Cari Triboulet e Pietro
sono d'accordo con voi.
L'una e l'altra non sembrano arrivare al punto in cui questa musica (che per me è sublime, così come i versi) ci possa davvero ferire al cuore.
Però anche secondo me la Von Otter la vince (parlo di emozione, non di bellezza tecnica).
trovo molto interessante ciò che ha scritto Triboulet a proposito della Von Otter in francese.
Quando canta in francese, non so bene perchè, mi manca qualcosa. Il suo Werther è interessantissimo ma, a mio gusto, non pienamente persuasivo. La sua Carmen è strepitosa e controcorrente, estremamente analitica, ma a tratti carente di una certa spontanea verità che una Ewing riesce a ricreare. Nel complesso la von Otter mi continua a piacere di più della Bartoli anche in questo brano, di cui dà lettura più coerente e unitaria, segue di più la linea.
concordo in pieno sulle perplessità legate a Charlotte e Carmen. Anche a me in questi ruoli la Von Otter non convince.
Ma non credo sia un problema di repertorio e di lingua, quanto di personaggi.
Sono personaggi che erompono sentimentalmente o intellettualmente, o meglio: personaggi che amano, soffrono, vivono e muoiono (nel caso di Carmen) per il loro credo.
Insomma sono personaggi reattivi ed eruttivi.
La Von Otter è sempre in difficoltà quando deve "rivelarsi". E' intelligente, acuta, raffinata, profonda, ma psicologicamente pudica.

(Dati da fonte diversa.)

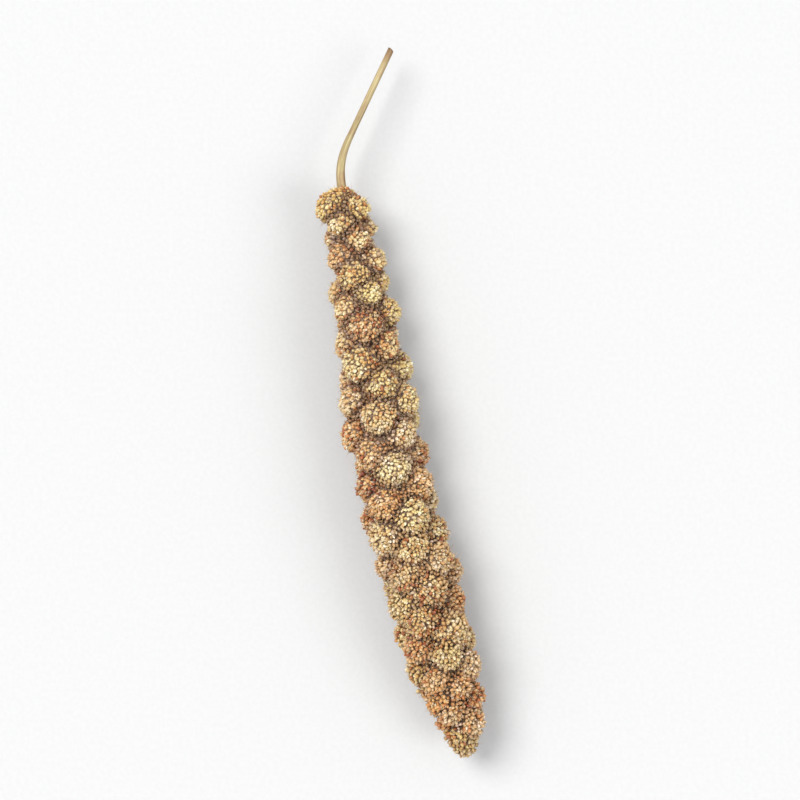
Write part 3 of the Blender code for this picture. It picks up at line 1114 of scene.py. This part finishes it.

Funziona (anche teatralmente) quando deve astrarsi, quando può nascondersi dietro a un velo "formale".
Allora è capace anche di dimenarsi e sculettare sensualissima come Marilyn Monroe (le ho sentito fare in scena un "diamonds" assolutamente strepitoso), perché anche lì deve "fare" la sensualona, ben "sapendo" che il pubblico "sa" che si tratta solo di un gioco meta-culturale.
E' per questo che in questo brano funziona meglio della Bartoli.
Perchè in fondo questa morte di Ophelia è solo un "racconto" (c'è un filtro, il filtro della narrazione della regina Gertrude che narra la sciagura della ragazza).
E lei si estranea... come sa fare. Si nasconde dietro a chi una storia non la vive, ma la partecipa, con emozioni che sono a loro volta stilemi espressivi, filtri psicologici.
La voce assume un colore distante, una tristezza di riflesso.
L'errore della Bartoli - secondo me, ma mi pare che voi la pensiate allo stesso modo - è quello di peccare di ingenuità: ossia tentare di "vivere", di interpretare in modo diretto, la sciagura di Ophélie, senza la sublime distanza della Von Otter.
Poi, certo, c'è il vocalizzo-refrain, quell'incredibile "strana musica", in cui la Von Otter, pur con miracoli di malinconia e colori straniati, ci pare - lì sì - un po' troppo lontana...
Salutoni,
Mat
Per Pietro.
La Kozena? interessante...
Non so se ha mai cantato questa pagina. Ma ne caverebbe certo qualcosa di suggestivo.